Чехов осторожно пробирался сквозь толпу, жестами и бормотанием отваживая носильщиков. Только дойдя до своего вагона, он понял, как ошибся — или как его надули в кассе: вагон оказался не первого, а второго класса, для смешанной публики. Вот она, чаемая нашими литераторами возможность узнать жизнь простого народа — без О’Хары, правда, не очень осуществимая: видеть, не понимая, для писателя губительно. Но еще хуже — понимание мнимое: видишь только то, что увидеть и ожидал; себя в конечном счете, а не других. Колбасники немцы, пьяницы (богоносцы) русские, англичане — просвещенные мореплаватели, у которых каждый обучен боксу: что еще нужно знать? Литератор между тем должен быть объективен, как химик.
Цейлонцы, дети природы, без опаски и со сноровкой, выдающей привычку, лезли в вагоны: немыслимое сочетание, казалось бы. А между тем очень скоро “настоящие” тунгус, русский, сингалез и т. д. останутся только на показ туристам, в самой глуши, да и туда проведут электричество для освещения кафешантанов. Это и есть прогресс: когда в зубы бьют реже, ездить удобнее, а человек становится частью человечества.
Вагон, вопреки толчее на платформе, оказался удивительно малолюден: в своем купе Чехов ехал один, в соседнем тоже оказался лишь один пассажир (если правильно запомнились объяснения О’Хары — садху), полуголый, раскрашенный охрой, с длинными пепельно-серыми волосами; на плечи его был наброшен драный цветастый ситец. Припухшие глаза — верный знак того, что недавно он принял опиум, — рыскали, ни на чем не останавливаясь, и на соседа по вагону он внимания не обратил.

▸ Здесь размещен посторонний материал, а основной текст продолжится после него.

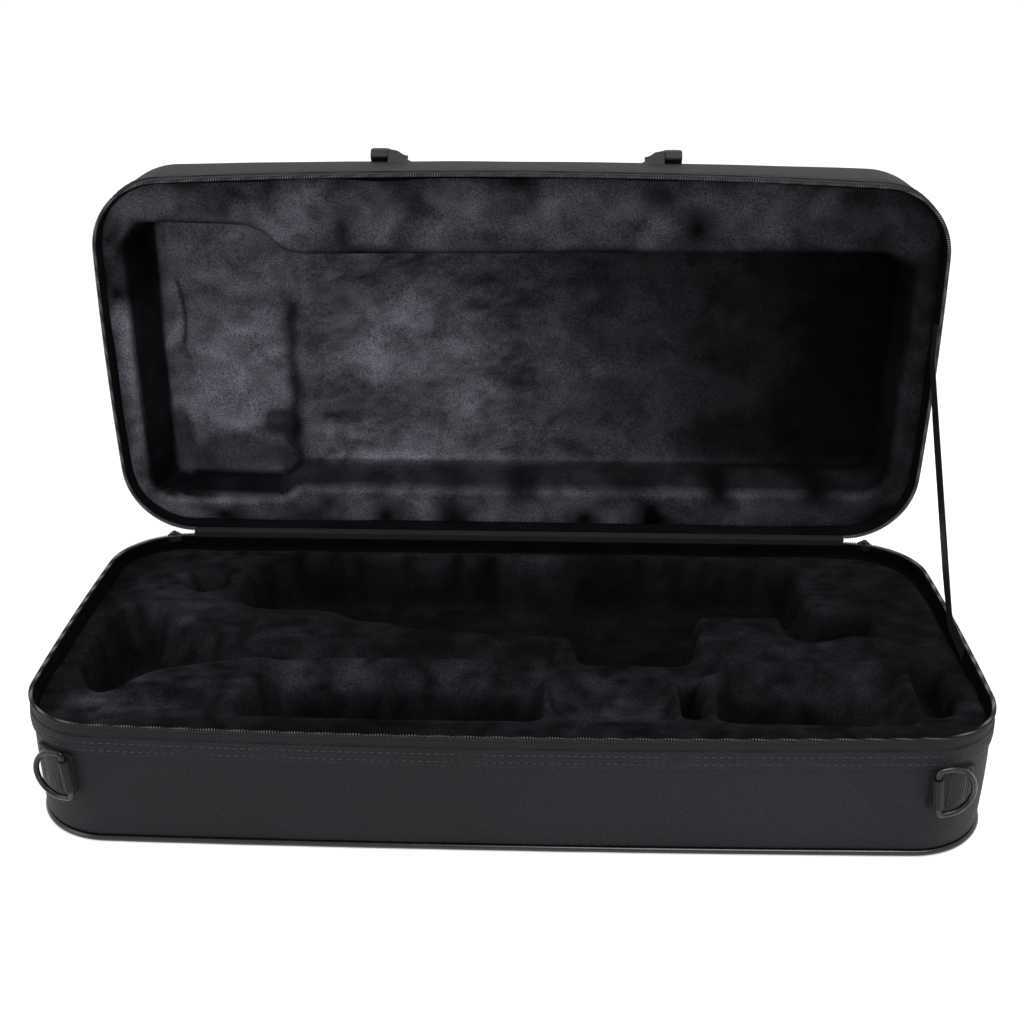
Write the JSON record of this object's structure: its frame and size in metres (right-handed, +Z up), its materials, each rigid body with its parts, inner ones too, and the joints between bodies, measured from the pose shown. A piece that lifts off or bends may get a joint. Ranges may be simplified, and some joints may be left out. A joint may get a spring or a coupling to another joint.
{
  "type": "musical instrument case",
  "caption": "Soft rectangular zip-round case with rounded corners, a padded lid held open by a ribbon, a plush insert fitted to a trumpet, a top handle and corner carrying rings.",
  "frame": {"origin": "centre of the base's underside, on the surface it stands on", "axes": "+X to the right along the long front, +Y towards the rear hinge, +Z up; the lid stands open"},
  "size_m": [0.5258, 0.325, 0.3218],
  "materials": {
    "zipper_chain": "matte moulded coil",
    "zipper_tape": "woven tape",
    "stitched_band": "woven nylon, stitched along both edges",
    "cover_cloth": "fine woven nylon",
    "piping": "smooth, slightly glossy imitation leather",
    "plush": "short crushed plush",
    "foam_core": "foam",
    "board": "thin fibreboard",
    "ribbon": "narrow woven tape",
    "webbing": "ribbed webbing",
    "ring_metal": "black, slightly glossy",
    "slider_metal": "black, satin",
    "handle_pin": "satin",
    "handle_leather": "black imitation leather"
  },
  "bodies": {
    "base": {"base_bottom_cover": "cover_cloth", "base_floor_board": "board", "base_insert": "plush", "base_piping": "piping", "base_rim_liner": "plush", "base_side_cover": "cover_cloth", "base_stitched_band": "stitched_band", "base_wall_core": "foam_core", "base_zipper_chain": "zipper_chain", "base_zipper_tape": "zipper_tape", "hinge_cloth_inner": "cover_cloth", "hinge_cloth_outer": "cover_cloth", "left_ring_web": "webbing", "right_ring_web": "webbing", "stay_ribbon": "ribbon"},
    "lid": {"left_handle_chape": "handle_leather", "lid_core": "foam_core", "lid_cover": "cover_cloth", "lid_lining": "plush", "lid_rim_liner": "plush", "lid_stitched_band": "stitched_band", "lid_zipper_chain": "zipper_chain", "lid_zipper_tape": "zipper_tape", "right_handle_chape": "handle_leather"},
    "handle": {"handle_grip": "handle_leather", "handle_strap": "handle_leather", "left_handle_pin": "handle_pin", "right_handle_pin": "handle_pin"},
    "left_ring": {"left_carrying_ring": "ring_metal"},
    "right_ring": {"right_carrying_ring": "ring_metal"},
    "left_slider": {"left_zipper_slider": "slider_metal"},
    "right_slider": {"right_zipper_slider": "slider_metal"},
    "left_pull": {"left_zipper_pull": "slider_metal"},
    "right_pull": {"right_zipper_pull": "slider_metal"}
  },
  "joints": [
    {"name": "lid_hinge", "type": "hinge", "parent": "base", "child": "lid", "pos_m": [0, 0.1167, 0.076], "axis": [1, 0, 0], "range_deg": [0, 88.2], "deforming": ["stay_ribbon", "hinge_cloth_outer", "hinge_cloth_inner"]},
    {"name": "handle_hinge", "type": "hinge", "parent": "lid", "child": "handle", "pos_m": [0.0035, 0.16311, 0.31823], "axis": [1, 0, 0], "range_deg": [0, 204]},
    {"name": "left_ring_hinge", "type": "hinge", "parent": "base", "child": "left_ring", "pos_m": [-0.23187, -0.1194, 0.044], "axis": [-0.1072, 0.0365, 0.9936], "range_deg": [0, 165]},
    {"name": "right_ring_hinge", "type": "hinge", "parent": "base", "child": "right_ring", "pos_m": [0.22385, -0.1214, 0.044], "axis": [0.1118, 0.0181, -0.9936], "range_deg": [0, 165]},
    {"name": "left_slider_run", "type": "hinge", "parent": "base", "child": "left_slider", "pos_m": [-0.21601, 0.0709, 0.076], "axis": [0, 0, 1], "range_deg": [0, 64]},
    {"name": "left_pull_hinge", "type": "hinge", "parent": "left_slider", "child": "left_pull", "pos_m": [-0.23112, 0.11741, 0.0742], "axis": [0.9511, 0.309, 0], "range_deg": [0, 80]},
    {"name": "right_slider_run", "type": "hinge", "parent": "base", "child": "right_slider", "pos_m": [0.21601, 0.0709, 0.076], "axis": [0, 0, -1], "range_deg": [0, 64]},
    {"name": "right_pull_hinge", "type": "hinge", "parent": "right_slider", "child": "right_pull", "pos_m": [0.23112, 0.11741, 0.0742], "axis": [0.9511, -0.309, 0], "range_deg": [0, 80]}
  ]
}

Откуда он, зачем едет в Канди? — никогда не узнать.
Поезд с лязгом дернулся и пошел ровно. Сначала пейзаж за окном менялся стремительно: проскользнули опоры вокзала, похожие на баньяны, сменились баньянами настоящими (на миг вспомнилась ночная девица; встретиться еще, как вернусь? — пожалуй), мелькнула зеленая муть лагуны, и однообразное переплетение зелени потянулось ровной стеной. За стуком колес терялись все звуки, которые придают приятное разнообразие тропическому лесу. Вопреки господам жюль вернам и прочим любимцам гимназистов, ни приключений, ни сюрпризов он не обещает; леопарда встретить на тропе — так, докука, много их тут ходит.
Чехов вздохнул и достал записную тетрадь.
Раз уж праздному г. читателю так интересны далекие острова, я напишу о самых далеких и экзотических: “Остров Сахалин” и “Остров Цейлон”. Только не будет там приключений — одна повседневность, и серый сахалинский ужас, и пестрая цейлонская обыденность. Место приключений займет статистика, ибо наш мир устроен так, что правила важнее исключений.
XIV
Я был в аду, каким представляется Сахалин, а теперь в раю, т. е. на острове Цейлон. Всю дорогу, от Гонконга до Коломбо, мои спутники россияне бранили англичан за эксплуатацию инородцев. Я думал: да, англичанин эксплуатирует китайцев, сипаев, индусов, но зато дает им дороги, водопроводы, музеи, христианство, вы тоже эксплуатируете, но что вы даете? В электричестве и паре любви к человеку больше, чем во всех рассуждениях о добродетели и воздержании от мяса. Вот чему можно выучиться на Цейлоне, но прибывают сюда совсем за другим.